The Smart Way to Add the Weight Back Fast
Fighters need to put on as much weight as they can in the 24 hours between weigh-in and the fight itself. If they want to fight at peak performance the next day, however, they need to be smart and safe in how they do this. The smart way to quickly regain weight involves three steps: dramatically increasing water intake, eating as many carbs, proteins, and fats as they want, and adding salt to everything.
Dramatically Increase Water Intake
The human body can only absorb around one liter of water every hour, and around 25% of that water is going to be lost to bathroom trips. If a fighter needs to regain 20 lbs, he needs to drink at least 11 liters of water. So, starting with a quick liter drunk immediately after weighing in, fighters spend the time before the fight sipping one liter every hour they’re awake. This continues until a few hours before the fight.
Eat as Many Carbs (and Proteins and Fat) as You Want
Fighters need to eat a lot of carbs to make sure their muscles soak up all the water they’re drinking. Right after the weigh-in, fighters eat a massive meal with as much food as they want: meats, vegetables, rice, sweet potatoes, etc. Junk food is still avoided. The day of the fight, fighters stick to just a few small meals of healthy foods.
Add Salt to Everything
Salt is back on the menu! As explained above, salt promotes water retention in the body, so once they’ve weighed in, fighters make sure to liberally sprinkle salt on everything they eat. This helps their bodies, and their muscles specifically, soak up the copious amounts of water they’re drinking. And of course, everything tastes flavorful again!
Weight Gain Schedule Day 1 (Post-Weigh-In)
Immediately after weighing in, fighters will down a liter of water. Soon after this, they’ll gorge themselves on a single large meal. Plates are loaded with healthy carbs, fats, and protein, and the salt shaker is put to work. One liter of water is consumed every hour before bed. Sometimes the water is mixed with a small scoop of carbohydrate/protein powder for an extra energy and weight-gain boost.
Weight Gain Schedule Day 2 (Day of the Fight)
With nearly a full day before the actual fight, fighters still have plenty of time to put on a few more pounds. One liter of water every hour (again, sometimes mixed with a carb/protein powder mix) up until three hours before the fight (UFC fights don’t allow for bathroom breaks!). While they can’t gorge themselves like they did last night, fighters get to eat a satisfying amount of fats, proteins, and carbs in three or four small meals spaced throughout the day.

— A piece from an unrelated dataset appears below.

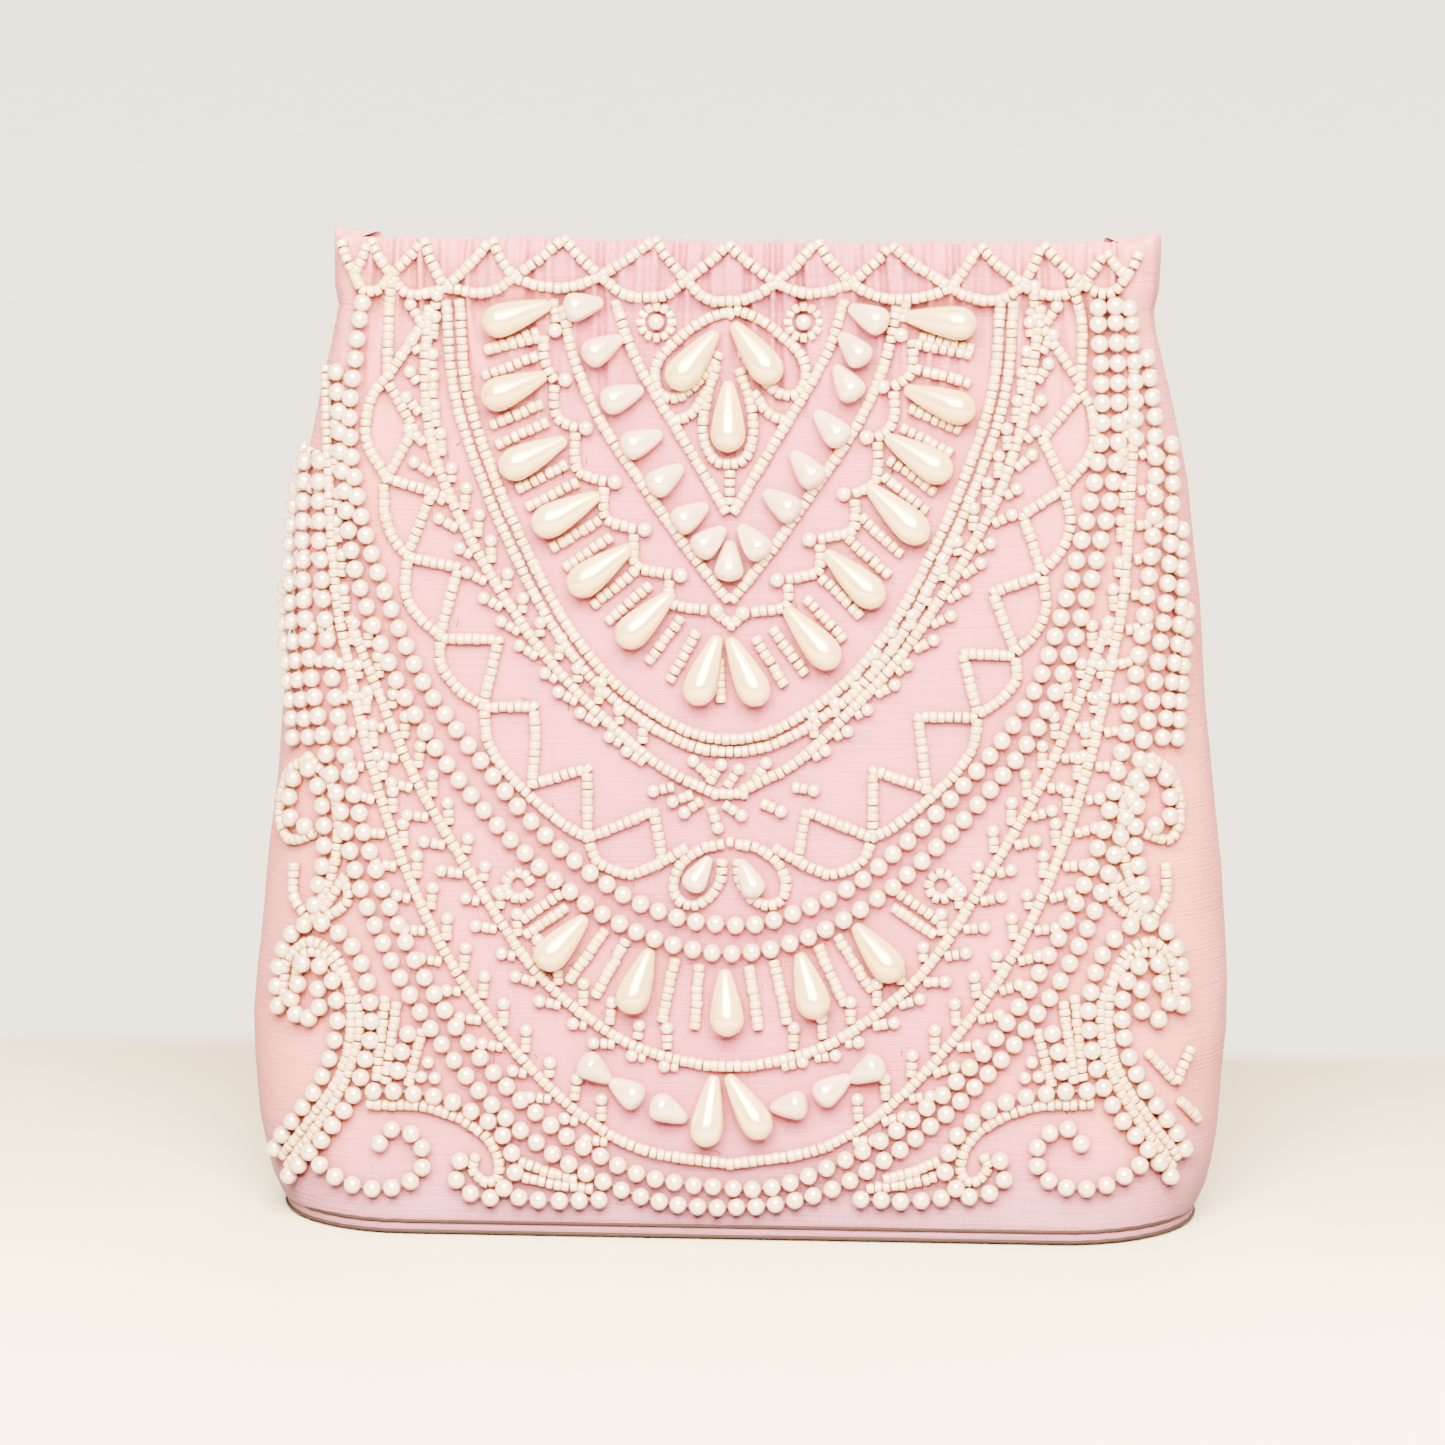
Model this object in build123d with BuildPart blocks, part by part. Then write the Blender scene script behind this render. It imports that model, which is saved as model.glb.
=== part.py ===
from build123d import *
from math import asin, atan2, cos, sin
import os

os.makedirs("parts", exist_ok=True)

# Pouch bag on a flat sole, with a squeeze frame of sprung steel strips in the top hem.
# Millimetres. X is the width, the front is -Y, Z is up, and the origin is the centre of
# the sole's underside. The left half is modelled, and mirrored to the right and the back.

# sole
SOLE_LENGTH = 157.0
SOLE_DEPTH = 45.0
SOLE_THICKNESS = 1.8
BOARD_INSET = 2.6
BOARD_THICKNESS = 1.6
WELT_RADIUS = 0.7

# body of the bag
HINGE_Z = 3.0
WALL_TOP_Z = 159.0
CREASE_TOP_Z = 166.0
WALL_BASE_Y = 22.4
WALL_TOP_Y = 6.2
CREASE_BASE_X = 58.0
PIN_X = 66.2
CREASE_GAP = 1.0
SILK = 1.2
INTERLINING = (1.5, 2.2)
LINING = (2.5, 2.9)

# top hem and squeeze frame
HEM_LOW_Z = 160.2
HEM_TOP_Z = 173.0
HEM_OUTER_Y = 6.2
HEM_INNER_Y = 3.1
POCKET_OUTER_Y = 5.0
POCKET_INNER_Y = 3.9
STRIP_OUTER_Y = 4.7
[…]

What Gaining Weight Does to Performance
Rehydration does wonders for performance! Even though they just went through a hell-week of extreme weight cutting, fighters tend to regain all (or nearly all) the strength and performance they lost during dehydration just by replenishing their bodies with water and nutrients. Even if they lose a small percentage of performance, they’re still fighting 10-30 lbs heavier and at a higher level of strength and endurance than typically seen in their weight class.